Brokers vs banks: which is the better choice for your mortgage?

When applying for a home loan, borrowers often face a crucial decision: should they work with a mortgage broker or go directly to a bank? Each option has its advantages and potential drawbacks, and understanding the differences can help you make an informed choice. Additionally, many borrowers use online serviceability calculators to estimate their borrowing capacity before applying for a loan, but how do these compare to a broker’s serviceability calculator? This article explores both topics to help you navigate the mortgage process effectively.
Working with a bank
Going directly to a bank means applying for a loan from a single lender. Here’s what you need to consider:
Advantages:
- Established relationship – If you already bank with the lender, you may receive exclusive deals or discounts.
- Direct communication – You work directly with the lender, eliminating intermediaries.
- Faster decision-making – Banks have full control over the approval process, which can sometimes result in quicker responses.
Disadvantages:
- Limited options – Banks can only offer their own loan products, which may not always be the most competitive.
- Strict lending criteria – Some banks have rigid lending policies that may not accommodate self-employed borrowers or those with unique financial circumstances.
- Lack of personalised service – You may deal with different staff members over time, leading to inconsistencies in service.
Using a mortgage broker
Mortgage brokers act as intermediaries between borrowers and multiple lenders, shopping around for the best loan options on your behalf.
Advantages:
- Access to multiple lenders – Brokers have a panel of lenders, increasing the chances of finding a suitable loan with competitive rates.
- Tailored advice – Brokers assess your financial situation and recommend the best options based on your unique needs.
- Assistance with paperwork – Brokers guide you through the application process, making it less stressful.
- Negotiation power – Brokers may be able to secure better deals or interest rates than if you went directly to a bank.
Disadvantages:
- Broker fees and commission – Some brokers charge fees (we don't here!) or receive commissions from lenders, which could influence their recommendations.
- Variable service quality – Not all brokers are equally skilled or transparent; choosing the right one is crucial.

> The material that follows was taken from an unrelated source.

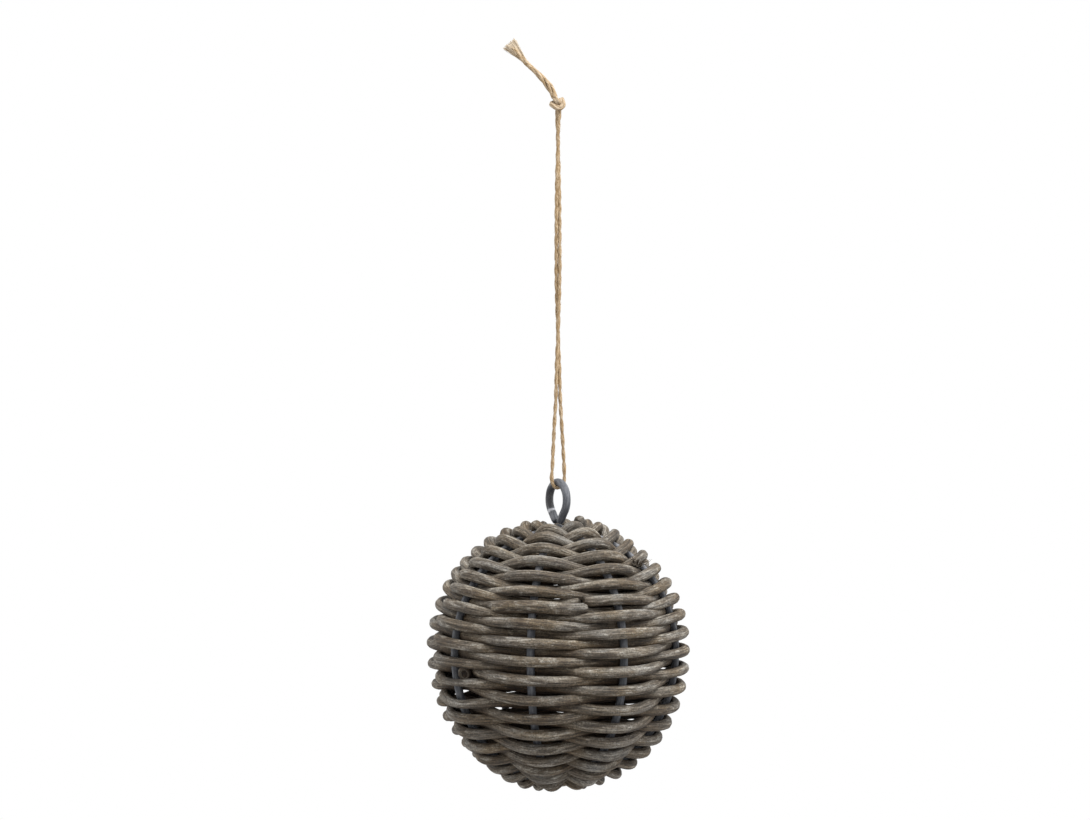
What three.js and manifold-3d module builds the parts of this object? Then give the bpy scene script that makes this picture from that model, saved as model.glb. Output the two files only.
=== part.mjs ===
// Decorative hanging ball: two rattan weavers randed in and out of eight wire ribs, a wire hanging ring
// welded on top, and a loop of jute twine tied in an overhand knot.
// Millimetres, +Z up, front towards -Y, origin at the hanging point just under the knot.
import * as THREE from "three";
import { mergeVertices } from "three/addons/utils/BufferGeometryUtils.js";
import Module from "manifold-3d";

// ---- Driving dimensions -------------------------------------------------------------------------

const GAP = 0.3; // kept between pieces that touch

// The wire frame: ribs on half ellipses, one above and one below the widest row
const RIB_COUNT = 8;
const FIRST_RIB_DEG = -13; // azimuth of rib 1, from -Y towards +X
const WIRE_DIAMETER = 3.0;
const RIB_RADIUS = 46.2; // rib centre line at the widest row
const RIB_RISE = 45.4; // from the widest row to the top of the ribs
const RIB_DROP = 50.8; // from the widest row to the bottom of the ribs
const WIDEST_Z = -207.8;
const RIB_END_SINK = 0.1; // extra gap where the curved rib leans in under the button
const RIB_STEPS = 14;
const RIB_SIDES = 5;
const HUB_RADIUS = 4.6; // the weld where the ribs meet
const HUB_HALF_HEIGHT = 2.7;
const HUB_SHOULDER = [0.7, 0.75]; // of the radius and the half height, where the button rounds over
const HUB_SIDES = 10;

// The hanging ring, welded upright on the top hub
const RING_OUTER_DIAMETER = 16.4;
const RING_WIRE = 3.1;
const RING_TOP_Z = -142;
const RING_TURN_DEG = -60; // of the ring's plane about Z, from the XZ plane
const RING_SEGMENTS = 18;
const RING_SIDES = 8;

// The rattan: two weavers, A outside rib 1 and B inside it, half a pitch apart
const STRAND_DIAMETER = 4.0;
const TURN_PITCH = 6.55; // of one weaver, along the ribs
const FIRST_ROW_A = 14.2; // arc from the top of rib 1 to weaver A at turn 0
const FIRST_ROW_B = FIRST_ROW_A - TURN_PITCH / 2;
const DRIFT = 1.2; // the rows lie closer below the upper rows, and wider below the widest row
const DRIFT_TOP = 35; // arc of the first stretch that drifts down
const DRIFT_LENGTH = 75;
const DRIFT_MEAN = 0.4;
const WEAVE_START = 9.6; // even arc from the top of the ribs where both weavers start
const WEAVE_END = 141.2;
const STEPS_PER_TURN = 2 * RIB_COUNT; // on each rib and midway between two
const STRAND_SIDES = 5;
const OUTSIDE_OFFSET = WIRE_DIAMETER / 2 + STRAND_DIAMETER / 2 + 0.1; // of a strand's centre from the rib's
const INSIDE_OFFSET = WIRE_DIAMETER / 2 + STRAND_DIAMETER / 2 + 0.45; // where a flat of the section faces the rib
const CROSSING_SPREAD = 1.08; // a strand is squeezed to a flat oval between two ribs
const SHORTEST_STEP = 0.003; // turns
const TIP_THICKNESS = 0.46; // of the full strand, where a weaver squeezes between the ribs near a hub
const TIP_ARC = 18; // over which the weaver grows to its full thickness
const LENGTH_JOINTS_A = [6.0625, 9.9375, 14.4375]; // turns, midway between two ribs, where a length ends
const LENGTH_JOINTS_B = [5.9375, 10.5625, 15.0625]; // and the next begins
const JOINT_HALF_GAP = 0.004; // turns

// The jute twine
const TWINE_DIAMETER = 1.4;
const TWINE_SIDES = 8;
const TWINE_STEPS_PER_POINT = 2;
const KNOT_Z = 3.0;
const KNOT_RADIUS = 1.85;
const KNOT_DEPTH = 1.4; // stretch of the knot from front to back
const KNOT_STEPS = 28;
const KNOT_SIDES = 5;
const KNOT_TURNS = [2, 3]; // round its axis and through its eye, as in an overhand knot
const KNOT_X = -0.2;
const TAIL_STEPS = 14;
const TAIL_SIDES = 8;

// ---- Materials ----------------------------------------------------------------------------------

const rattan = new THREE.MeshStandardMaterial({ color: 0x6b6156, roughness: 0.85, metalness: 0 });
const paintedWire = new THREE.MeshStandardMaterial({ color: 0x5c6068, roughness: 0.55, metalness: 0.3 });
const jute = new THREE.MeshStandardMaterial({ color: 0xb39c80, roughness: 0.95, metalness: 0 });

// ---- Helpers ------------------------------------------------------------------------------------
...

- Possible delays – Since brokers act as middlemen, additional processing time may be required compared to dealing directly with a lender.
Which option is better?
The choice between a broker and a bank depends on your personal situation. If you prefer a straightforward process and already have a strong relationship with a bank, applying directly might be a good choice. However, if you want to explore a wider range of loan options, need assistance with paperwork, or have a complex financial situation, a mortgage broker may be a better option.
How online serviceability calculators work
Online calculators estimate your borrowing power based on factors like income, expenses, debts, and interest rates. They provide a rough idea of what you might qualify for but lack the full complexity of a lender’s or broker’s assessment.

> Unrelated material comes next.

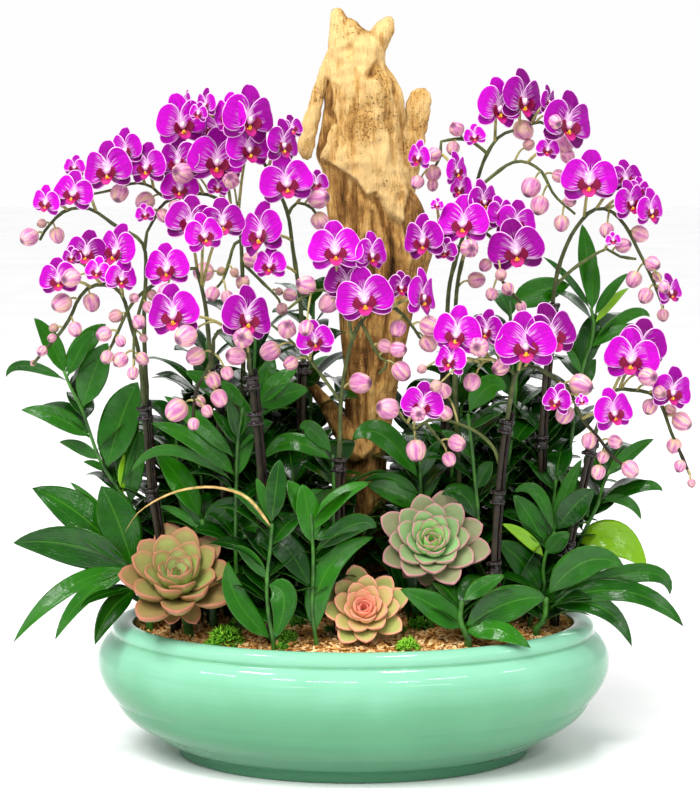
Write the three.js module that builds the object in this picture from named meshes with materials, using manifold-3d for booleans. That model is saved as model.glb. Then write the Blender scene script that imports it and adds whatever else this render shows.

Limitations of online calculators:
- Simplified assumptions – Many calculators use standard assumptions for expenses and interest rates, which may not align with lender policies.

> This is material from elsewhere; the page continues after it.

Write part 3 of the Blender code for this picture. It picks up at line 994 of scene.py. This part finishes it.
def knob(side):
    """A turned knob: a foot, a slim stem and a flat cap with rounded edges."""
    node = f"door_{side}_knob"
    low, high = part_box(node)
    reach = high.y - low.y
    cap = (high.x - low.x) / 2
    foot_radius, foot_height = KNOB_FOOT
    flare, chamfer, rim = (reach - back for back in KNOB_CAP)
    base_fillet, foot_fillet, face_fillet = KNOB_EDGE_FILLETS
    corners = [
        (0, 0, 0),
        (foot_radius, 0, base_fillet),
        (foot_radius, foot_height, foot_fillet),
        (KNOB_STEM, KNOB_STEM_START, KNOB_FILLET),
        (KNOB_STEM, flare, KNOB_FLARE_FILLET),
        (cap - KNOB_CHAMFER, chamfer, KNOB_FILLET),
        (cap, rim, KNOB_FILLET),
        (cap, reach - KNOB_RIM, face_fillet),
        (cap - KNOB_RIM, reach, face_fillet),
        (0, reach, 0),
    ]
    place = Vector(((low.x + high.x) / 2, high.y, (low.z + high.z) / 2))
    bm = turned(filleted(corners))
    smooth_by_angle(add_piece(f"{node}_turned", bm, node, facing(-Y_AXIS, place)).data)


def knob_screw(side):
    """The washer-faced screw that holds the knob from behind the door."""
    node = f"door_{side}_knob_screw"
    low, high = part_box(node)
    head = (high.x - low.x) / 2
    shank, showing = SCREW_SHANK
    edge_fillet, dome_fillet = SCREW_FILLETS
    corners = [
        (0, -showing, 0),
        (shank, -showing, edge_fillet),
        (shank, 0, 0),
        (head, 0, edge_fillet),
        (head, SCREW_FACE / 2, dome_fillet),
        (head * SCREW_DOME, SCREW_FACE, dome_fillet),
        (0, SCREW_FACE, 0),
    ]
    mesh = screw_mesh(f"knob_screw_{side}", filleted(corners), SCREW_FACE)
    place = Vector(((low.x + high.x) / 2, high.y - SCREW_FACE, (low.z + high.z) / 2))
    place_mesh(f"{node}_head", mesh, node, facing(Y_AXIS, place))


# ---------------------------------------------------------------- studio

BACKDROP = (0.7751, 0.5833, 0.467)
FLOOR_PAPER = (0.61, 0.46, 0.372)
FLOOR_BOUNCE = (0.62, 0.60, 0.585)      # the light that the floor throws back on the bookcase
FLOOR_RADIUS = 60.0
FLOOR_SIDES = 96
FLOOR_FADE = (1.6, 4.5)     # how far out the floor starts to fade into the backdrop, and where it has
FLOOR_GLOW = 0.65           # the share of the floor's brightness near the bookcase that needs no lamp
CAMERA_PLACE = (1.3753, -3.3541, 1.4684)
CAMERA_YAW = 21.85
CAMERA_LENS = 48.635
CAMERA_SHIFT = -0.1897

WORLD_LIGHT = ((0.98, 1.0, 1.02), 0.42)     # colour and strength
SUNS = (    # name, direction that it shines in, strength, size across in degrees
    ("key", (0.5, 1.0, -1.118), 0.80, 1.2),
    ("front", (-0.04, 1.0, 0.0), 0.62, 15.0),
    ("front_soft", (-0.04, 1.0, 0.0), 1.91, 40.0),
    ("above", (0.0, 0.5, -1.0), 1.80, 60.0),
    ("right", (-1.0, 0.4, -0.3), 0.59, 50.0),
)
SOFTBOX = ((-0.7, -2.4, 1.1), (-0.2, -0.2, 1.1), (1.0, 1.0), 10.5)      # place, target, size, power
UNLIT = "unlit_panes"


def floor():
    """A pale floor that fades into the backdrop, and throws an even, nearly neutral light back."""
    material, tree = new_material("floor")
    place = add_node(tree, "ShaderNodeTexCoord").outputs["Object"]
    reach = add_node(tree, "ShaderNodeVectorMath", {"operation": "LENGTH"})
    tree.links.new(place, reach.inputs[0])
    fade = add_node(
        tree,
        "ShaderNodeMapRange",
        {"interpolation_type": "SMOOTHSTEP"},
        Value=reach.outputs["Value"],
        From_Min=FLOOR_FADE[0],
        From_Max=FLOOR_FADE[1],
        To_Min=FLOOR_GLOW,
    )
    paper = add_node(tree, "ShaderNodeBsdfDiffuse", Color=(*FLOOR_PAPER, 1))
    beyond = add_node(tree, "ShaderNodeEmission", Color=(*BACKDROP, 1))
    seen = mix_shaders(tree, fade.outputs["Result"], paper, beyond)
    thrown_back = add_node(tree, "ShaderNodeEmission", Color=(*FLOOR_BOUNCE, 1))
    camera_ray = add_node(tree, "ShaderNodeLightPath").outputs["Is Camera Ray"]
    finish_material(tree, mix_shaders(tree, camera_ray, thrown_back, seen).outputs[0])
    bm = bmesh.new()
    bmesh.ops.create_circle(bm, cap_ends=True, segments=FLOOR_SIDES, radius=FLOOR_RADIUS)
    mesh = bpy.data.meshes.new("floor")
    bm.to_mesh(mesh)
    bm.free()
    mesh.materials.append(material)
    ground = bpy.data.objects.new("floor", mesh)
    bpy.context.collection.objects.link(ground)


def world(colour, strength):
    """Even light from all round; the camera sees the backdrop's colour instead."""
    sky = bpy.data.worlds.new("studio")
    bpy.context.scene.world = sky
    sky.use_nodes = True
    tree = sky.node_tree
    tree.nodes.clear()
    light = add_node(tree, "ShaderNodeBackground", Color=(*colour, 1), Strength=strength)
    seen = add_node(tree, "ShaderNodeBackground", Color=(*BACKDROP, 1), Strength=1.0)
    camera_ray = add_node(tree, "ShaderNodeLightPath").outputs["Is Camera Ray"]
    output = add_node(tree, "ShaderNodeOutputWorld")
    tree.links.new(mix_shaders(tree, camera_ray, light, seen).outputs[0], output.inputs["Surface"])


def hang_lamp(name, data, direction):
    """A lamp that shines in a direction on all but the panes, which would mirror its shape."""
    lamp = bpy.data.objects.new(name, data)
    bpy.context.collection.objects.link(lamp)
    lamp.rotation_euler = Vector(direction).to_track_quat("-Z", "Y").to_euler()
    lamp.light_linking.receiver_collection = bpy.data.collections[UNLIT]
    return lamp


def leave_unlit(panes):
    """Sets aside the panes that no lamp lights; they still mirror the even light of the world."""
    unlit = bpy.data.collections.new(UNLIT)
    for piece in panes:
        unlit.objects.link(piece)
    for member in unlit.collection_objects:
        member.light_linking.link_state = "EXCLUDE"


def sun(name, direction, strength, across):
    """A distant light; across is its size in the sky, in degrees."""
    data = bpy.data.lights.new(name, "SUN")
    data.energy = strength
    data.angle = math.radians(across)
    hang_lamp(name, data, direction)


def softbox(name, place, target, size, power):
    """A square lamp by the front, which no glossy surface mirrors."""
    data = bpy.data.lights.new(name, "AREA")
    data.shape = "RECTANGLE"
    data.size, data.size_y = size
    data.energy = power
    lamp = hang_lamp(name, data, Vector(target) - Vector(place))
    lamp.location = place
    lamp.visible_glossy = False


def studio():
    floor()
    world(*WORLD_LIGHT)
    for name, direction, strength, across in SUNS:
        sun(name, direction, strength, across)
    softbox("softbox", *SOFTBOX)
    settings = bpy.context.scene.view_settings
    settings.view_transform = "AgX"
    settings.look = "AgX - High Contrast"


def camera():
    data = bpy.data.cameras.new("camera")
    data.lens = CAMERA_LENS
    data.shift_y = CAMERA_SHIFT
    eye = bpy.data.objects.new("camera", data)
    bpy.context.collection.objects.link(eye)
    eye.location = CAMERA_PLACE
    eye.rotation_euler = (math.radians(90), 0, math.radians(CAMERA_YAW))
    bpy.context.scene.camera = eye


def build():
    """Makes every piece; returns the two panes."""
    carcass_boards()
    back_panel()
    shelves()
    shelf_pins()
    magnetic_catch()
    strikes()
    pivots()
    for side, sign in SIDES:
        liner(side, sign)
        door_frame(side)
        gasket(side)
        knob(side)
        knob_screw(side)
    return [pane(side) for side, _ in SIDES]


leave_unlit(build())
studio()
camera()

- No consideration for credit score – Most online calculators do not factor in your credit history, which plays a crucial role in loan approval.
- Excludes specific lender criteria – Different banks have different serviceability calculations, including how they assess rental income, casual employment, or self-employed income.
- May overestimate or underestimate borrowing power – Since calculators do not factor in all lending criteria, they may not provide an accurate figure.
How broker serviceability calculators differ
Brokers use more sophisticated calculators that consider lender-specific policies and real-time data to provide a more accurate borrowing estimate.
Advantages of broker serviceability calculators:
- Lender-specific calculations – Brokers have access to multiple lenders' criteria and can provide more tailored estimates.
- Inclusion of credit score and liabilities – Unlike generic online calculators, broker tools assess your credit score and debt-to-income ratio more accurately.
- More realistic expense assessments – Brokers take actual living expenses into account rather than relying on broad estimates.
- Assessment of multiple scenarios – Brokers can test different lending scenarios across multiple lenders, giving you a clearer picture of your options.
Which should you rely on?
Online serviceability calculators are a helpful starting point but should not be solely relied upon. Broker serviceability calculators provide a more accurate picture of what you can borrow because they incorporate lender-specific criteria and personalised financial details. For the most reliable information, consulting a mortgage broker is highly recommended.
Both mortgage brokers and banks have their advantages, and the right choice depends on your financial needs and preferences. Brokers provide access to multiple lenders and tailored advice, while banks offer direct access and possibly quicker approvals. Similarly, while online serviceability calculators can give a rough borrowing estimate, they lack the precision of a broker’s serviceability calculator. For the most reliable information, consulting a financial professional is always recommended.